In Texas, six people have died due to icy road conditions since Monday. At the time of this writing, nearly 350,000 customers are without power throughout the state, 180,000 of them in Travis County, where the state capital Austin is located.

Ahead of the storm, many feared a repeat of the deadly February 2021 storms which left thousands in Texas without power for days. Following the storm, the official death toll from the storm was placed at 246 people. Those deaths spanned 77 of Texas’ 246 counties. The causes of death included injuries, hypothermia, and carbon monoxide poisoning from unsafe heat sources. A separate analysis by BuzzFeed claimed that the total was closer to 700 deaths.

Electric Reliability Council of Texas (ERCOT), the organization that oversees the Texas power grid, was widely blamed for the failures that led to those deaths.

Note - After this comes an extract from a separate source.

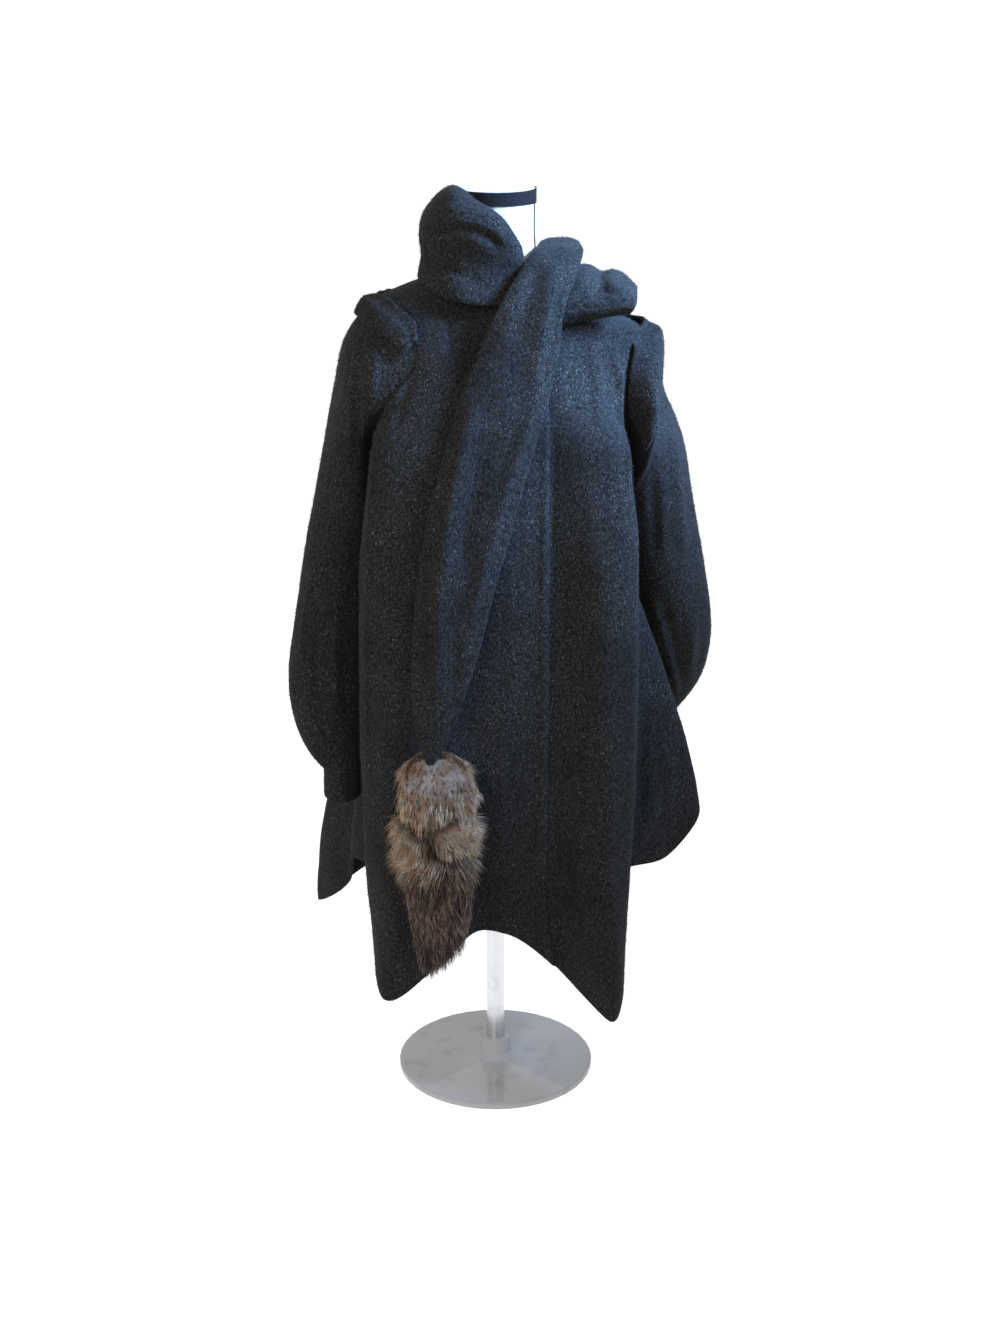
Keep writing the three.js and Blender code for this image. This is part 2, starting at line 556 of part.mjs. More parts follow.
function sleeveSection(side, row, share) {
  const turn = 2 * Math.PI * share;
  const outward = row.width * Math.cos(turn);
  return point(
    side * (row.x + outward * Math.cos(rad(row.tilt))),
    row.y - row.depth * Math.sin(turn),
    row.z + outward * Math.sin(rad(row.tilt)),
  );
}

// Rows of a sleeve's head, from the armhole to the first section of the arm.
function sleeveHead(side, sections) {
  const edge = ARMHOLE_EDGE.map((place) => armholePoint(side, place));
  const centre = middle(edge.map(({ p }) => p));
  const seam = edge.map(({ p }) => p.clone().addScaledVector(centre.clone().sub(p).normalize(), 3 * SEAM_GAP));
  const rows = [seam];
  const leave = point(side * 0.8, 0, -0.55).normalize();
  for (let i = 1; i <= SLEEVE_HEAD_ROWS; i += 1) {
    const t = i / SLEEVE_HEAD_ROWS;
    const [t2, t3] = [t * t, t * t * t];
    rows.push(
      seam.map((start, k) => {
        const share = k / seam.length;
        const end = sleeveSection(side, sections[0], share);
        const arrive = sleeveSection(side, sections[1], share).sub(end).normalize();
        const length = end.distanceTo(start);
        return start
          .clone()
          .multiplyScalar(2 * t3 - 3 * t2 + 1)
          .addScaledVector(leave, (t3 - 2 * t2 + t) * length)
          .addScaledVector(end, 3 * t2 - 2 * t3)
          .addScaledVector(arrive, (t3 - t2) * length);
      }),
    );
  }
  return { edge, centre, rows };
}

// A sleeve from the armhole to the cuff.
function sleeve(side, sections) {
  const { edge, rows } = sleeveHead(side, sections);
  const inside = rows[0].map((p, k) => p.clone().addScaledVector(edge[k].normal, -CLOTH));
  const grid = [inside, ...rows];
  for (let i = 1; i <= SLEEVE_ROWS; i += 1) {
    const row = curveRow(sections, i / SLEEVE_ROWS);
    grid.push(edge.map((_, k) => sleeveSection(side, row, k / edge.length)));
  }
  return clothGeometry(grid, CLOTH, { ring: true, sign: side });
}

function cuff(side, place) {
  const shares = ARMHOLE_EDGE.map((_, k) => k / ARMHOLE_EDGE.length);
  const grid = [0, 0.5, 1].map((down) => {
    const row = { ...place, z: place.z - down * CUFF_HEIGHT, width: CUFF_WIDTH, depth: CUFF_DEPTH, tilt: 0 };
    return shares.map((share) => sleeveSection(side, row, share));
  });
  return clothGeometry(grid, CLOTH, { ring: true, sign: side });
}

// A shoulder cap: a folded strip from the coat beside the armhole out over the sleeve's head.
function shoulderCap(side, sections, table) {
  const { edge, centre, rows } = sleeveHead(side, sections);
  const centres = rows.map(middle);
  const last = table[table.length - 1].step;
  const grid = Array.from({ length: CAP_ROWS + 1 }, () => []);
  const between = (list, place) => {
    const low = Math.floor(place);
    const pick = (k) => list[(k + list.length) % list.length];
    return pick(low).clone().lerp(pick(low + 1), place - low);
  };
  const beside = edge.map(({ p, normal }) => {
    const away = p.clone().sub(centre).projectOnPlane(normal).normalize();
    return p.clone().addScaledVector(away, CAP_SEAM).addScaledVector(normal, CAP_CLOTH + CAP_CLEARANCE);
  });
  for (let step = last; step >= -last; step -= 0.5) {
    const [reach, lift, swell] = ["reach", "lift", "swell"].map((name) => read(table, "step", name, Math.abs(step)));
    const rise = CAP_SHOULDER_RISE * Math.max(0, 1 - Math.abs(step) / 3);
    grid[0].push(between(beside, step).add(point(0, 0, rise)));
    for (let i = 1; i <= CAP_ROWS; i += 1) {
      const out = i / CAP_ROWS;
      const place = Math.min(reach * out * SLEEVE_HEAD_ROWS, SLEEVE_HEAD_ROWS - 0.001);
      const row = Math.floor(place);
      const on = between(rows[row], step).lerp(between(rows[row + 1], step), place - row);
      const core = centres[row].clone().lerp(centres[row + 1], place - row);
      const off = CAP_CLOTH + CAP_CLEARANCE + lift * out + swell * Math.sin(Math.PI * out);
      grid[i].push(on.clone().addScaledVector(on.clone().sub(core).normalize(), off));
    }
  }
  return clothGeometry(grid, CAP_CLOTH, { sign: -side });
}

// The scarf round the neck: a band that stands up, swells over its waist and closes in at the top.
function neckWrap() {
  const names = ["low", "lowR", "waist", "waistR", "swell", "swellR", "high", "highR"];
  const grid = Array.from({ length: WRAP_TUCK_ROWS + WRAP_OVER_ROWS + 1 }, () => []);
  for (let j = 0; j <= WRAP_COLUMNS; j += 1) {
    const angle = mix(NECK_WRAP[0].angle, NECK_WRAP[NECK_WRAP.length - 1].angle, j / WRAP_COLUMNS);
    const row = Object.fromEntries(names.map((name) => [name, read(NECK_WRAP, "angle", name, angle)]));
    const profile = [
      { z: row.low, r: row.lowR },
      { z: row.waist, r: row.waistR },
      { z: row.swell, r: row.swellR },
    ];
    for (let i = 0; i <= WRAP_TUCK_ROWS + WRAP_OVER_ROWS; i += 1) {
      const turn = (Math.PI / 2) * ((i - WRAP_TUCK_ROWS) / WRAP_OVER_ROWS);
      const over = turn > 0;
      const z = over
        ? mix(row.swell, row.high, Math.sin(turn))
        : mix(row.low, row.swell, i / WRAP_TUCK_ROWS);
      const r = over ? mix(row.highR, row.swellR, Math.cos(turn)) : read(profile, "z", "r", z);
      grid[i].push(point(r * Math.sin(rad(angle)), -r * Math.cos(rad(angle)), z));
    }
  }
  return clothGeometry(grid, SCARF_CLOTH, { sign: -1 });
}

// The scarf's front end: a plump folded band, rounded at both edges, that stands clear of the coat.
function frontFall() {
  const steps = FALL_SPACING;
  const rings = Array.from({ length: steps + 1 }, (_, i) => {
    const row = curveRow(FALL, i / steps);
    const lean = rad(row.lean);
    return Array.from({ length: FALL_POINTS }, (_, k) => {
      const turn = (2 * Math.PI * k) / FALL_POINTS;
      const across = Math.sign(Math.cos(turn)) * Math.abs(Math.cos(turn)) ** 0.7;
      const out = row.thick * Math.sin(turn);
      const bow = 0.12 * row.width * across * across;
      return point(
        row.x + row.width * across,
        row.y - (out - bow) * Math.cos(lean),
        row.z + (out - bow) * Math.sin(lean),
      );
    });
  });
  return loftGeometry(rings);
}

// A strip of scarf with two soft ridges along it.
function scarfStrip(table) {
  const grid = table.map((row) =>
    Array.from({ length: ROLL_COLUMNS + 1 }, (_, j) => {
      const across = j / ROLL_COLUMNS;
      const drop = row.drop * across ** 2 + 6 * (1 - Math.sin(Math.PI * across));
      const ridge = row.ridge * Math.abs(Math.sin(2 * Math.PI * across));
      return point(mix(row.left, row.right, across), row.y, row.z - drop + ridge);
    }),
  );
  return clothGeometry(grid, SCARF_CLOTH);
}

function tail() {
  const rings = TAIL.map((row) =>
    Array.from({ length: TAIL_POINTS }, (_, k) => {
      const turn = (2 * Math.PI * k) / TAIL_POINTS;
      return point(row.x + row.width * Math.cos(turn), row.y + row.depth * Math.sin(turn), row.z);
    }),
  );
  return loftGeometry(rings);
}

function torso() {
  const rings = TORSO.map((row) =>
    Array.from({ length: TORSO_POINTS }, (_, k) => {
      const angle = (360 * k) / TORSO_POINTS;
      const r = roundedDistance(angle, { ...row, left: row.width, right: row.width }, 2.1);
      return point(r * Math.sin(rad(angle)), -r * Math.cos(rad(angle)), row.z);
    }),
  );
  return loftGeometry(rings);
}

// A turned piece about the Z axis, from a closed profile of radius and height pairs.
function turned(profile, sides) {
  const points = profile.map(([radius, height]) => new THREE.Vector2(radius, height));
  return new THREE.LatheGeometry(points, sides).rotateX(Math.PI / 2);
}

function neckBand() {
  const inner = NECK_RADIUS + 1.2;
  const outer = inner + NECK_BAND_WALL;
  const low = NECK_TOP_Z - NECK_BAND_HEIGHT;
  return turned([[inner, low], [outer, low], [outer, NECK_TOP_Z], [inner, NECK_TOP_Z], [inner, low]], 32);
}

function standPole() {
  const low = BASE_HUB_HEIGHT + SEAM_GAP;
  const high = FORM_BOTTOM_Z - SEAM_GAP;
  return turned([[0, low], [POLE_RADIUS, low], [POLE_RADIUS, high], [0, high]], 20);
}

function standBase() {
  const profile = [
    [0, 0],
    [BASE_RADIUS, 0],
    [BASE_RADIUS, BASE_EDGE_HEIGHT - 2],
    [BASE_RADIUS - 4, BASE_EDGE_HEIGHT],
    [BASE_HUB_RADIUS + 12, BASE_EDGE_HEIGHT + 6],
    [BASE_HUB_RADIUS, BASE_EDGE_HEIGHT + 12],
    [BASE_HUB_RADIUS, BASE_HUB_HEIGHT],
    [0, BASE_HUB_HEIGHT],
  ];
  return turned(profile, 40);
}

const part = new THREE.Group();

function add(name, geometry, finish) {
  const mesh = new THREE.Mesh(geometry, new THREE.MeshStandardMaterial(finish));
  mesh.name = name;
  part.add(mesh);
}

add("front_right", rightFront(), WOOL);
add("front_left", leftFront(), WOOL);
add("back", back(), WOOL);
add("sleeve_right", sleeve(-1, RIGHT_SLEEVE), WOOL);
add("sleeve_left", sleeve(1, LEFT_SLEEVE), WOOL);
add("cuff_right", cuff(-1, RIGHT_CUFF), WOOL);
add("cuff_left", cuff(1, LEFT_CUFF), WOOL);
add("shoulder_cap_right", shoulderCap(-1, RIGHT_SLEEVE, RIGHT_CAP), WOOL);
add("shoulder_cap_left", shoulderCap(1, LEFT_SLEEVE, LEFT_CAP), WOOL);
add("scarf_neck_wrap", neckWrap(), WOOL);
add("scarf_front_fall", frontFall(), WOOL);
add("scarf_shoulder_roll", scarfStrip(ROLL), WOOL);
add("scarf_back_end", scarfStrip(BACK_END), WOOL);
add("fur_tail", tail(), FUR);
add("form_torso", torso(), JERSEY);
add("form_neck_band", neckBand(), RIBBON);
add("stand_pole", standPole(), STEEL);
add("stand_base", standBase(), STEEL);

export default part;
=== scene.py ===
"""Looks of a wool cape coat on a limbless dress form: cloth, nap, stitches, fox tail, form, stand and studio.

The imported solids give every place. Tables are in millimetres, Z is up and the coat's front faces -Y.
"""

import logging
import math
from dataclasses import dataclass, field
from enum import Enum
from typing import Sequence

import bmesh
import bpy
import numpy as np
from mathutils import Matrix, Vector, noise
from mathutils.bvhtree import BVHTree


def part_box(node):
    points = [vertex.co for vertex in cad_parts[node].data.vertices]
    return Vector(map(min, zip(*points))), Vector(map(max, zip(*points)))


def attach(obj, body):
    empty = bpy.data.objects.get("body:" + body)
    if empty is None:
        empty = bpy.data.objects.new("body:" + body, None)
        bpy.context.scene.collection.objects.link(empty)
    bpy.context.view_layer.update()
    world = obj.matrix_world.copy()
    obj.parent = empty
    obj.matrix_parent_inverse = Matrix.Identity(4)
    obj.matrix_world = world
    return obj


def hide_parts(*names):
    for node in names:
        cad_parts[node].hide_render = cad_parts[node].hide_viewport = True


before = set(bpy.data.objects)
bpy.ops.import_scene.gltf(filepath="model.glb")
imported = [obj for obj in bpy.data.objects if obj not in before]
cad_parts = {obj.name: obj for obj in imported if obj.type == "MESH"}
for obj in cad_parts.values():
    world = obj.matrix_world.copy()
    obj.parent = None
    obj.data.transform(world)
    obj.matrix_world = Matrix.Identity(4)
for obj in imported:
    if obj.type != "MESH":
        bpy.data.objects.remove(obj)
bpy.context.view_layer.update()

MM = 0.001
NOISE_SEED = 29
BODY = "root"
Colour = tuple[float, float, float]
Point = tuple[float, float]
Place = tuple[float, float, float]

log = logging.getLogger("cape_coat")


class Side(Enum):
    """The side that a line on the cloth is drawn from."""

    FRONT = "front"
    BACK = "back"
    RIGHT = "right"
    LEFT = "left"


class Held(Enum):
    """How a cut sheet of cloth hangs."""

    HUNG = "hung"
    DRAPED = "draped"
    FOLDED = "folded"


# ---------------------------------------------------------------- shading


class Shade:
    """A number or colour on its way through the nodes of a finish."""

    def __init__(self, bench: "Bench", socket: bpy.types.NodeSocket) -> None:
        """Keeps the socket and the bench that its nodes are made on."""
        self.bench = bench
        self.socket = socket

    def __add__(self, other: "Shade | float") -> "Shade":
        """The sum of two numbers."""
        return self.bench.math("ADD", self, other)

    def __mul__(self, other: "Shade | float") -> "Shade":
        """The product of two numbers."""
        return self.bench.math("MULTIPLY", self, other)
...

Officials say they have since made improvements that should make the grid more resilient to freezing weather. This round of storms will be the first major test of their work since February 2021.

Click here for the full story (opens in new tab).

 

INTERNATIONAL NEWS

Myanmar: Fossil fuel companies profit under brutal junta

Two years ago today, Myanmar’s military leadership (known as the Tatmadaw) seized power in the country and arrested much of its civilian leadership. Myanmar’s elected leader Aung San Suu Kyi has been imprisoned ever since and has been brought before the military-controlled court to be summarily tried and sentenced on a litany of sham charges. Meanwhile, both in Myanmar’s cities and its countryside, resistance fighters are engaging in all out civil war with the Tatmadaw forces. In response, the Tatmadaw has committed numerous atrocities, including laying waste to rural villages and torturing and killing civilians.

The US and many other Western countries have imposed various sanctions on Myanmar’s military leadership. Despite this, a report from a watchdog group shows that some of the world’s largest oil and gas service companies (some of them subsidiaries of US companies) have continued to operate the country. Their activities have profited them handsomely and also served to prop up the military dictatorship despite sanctions.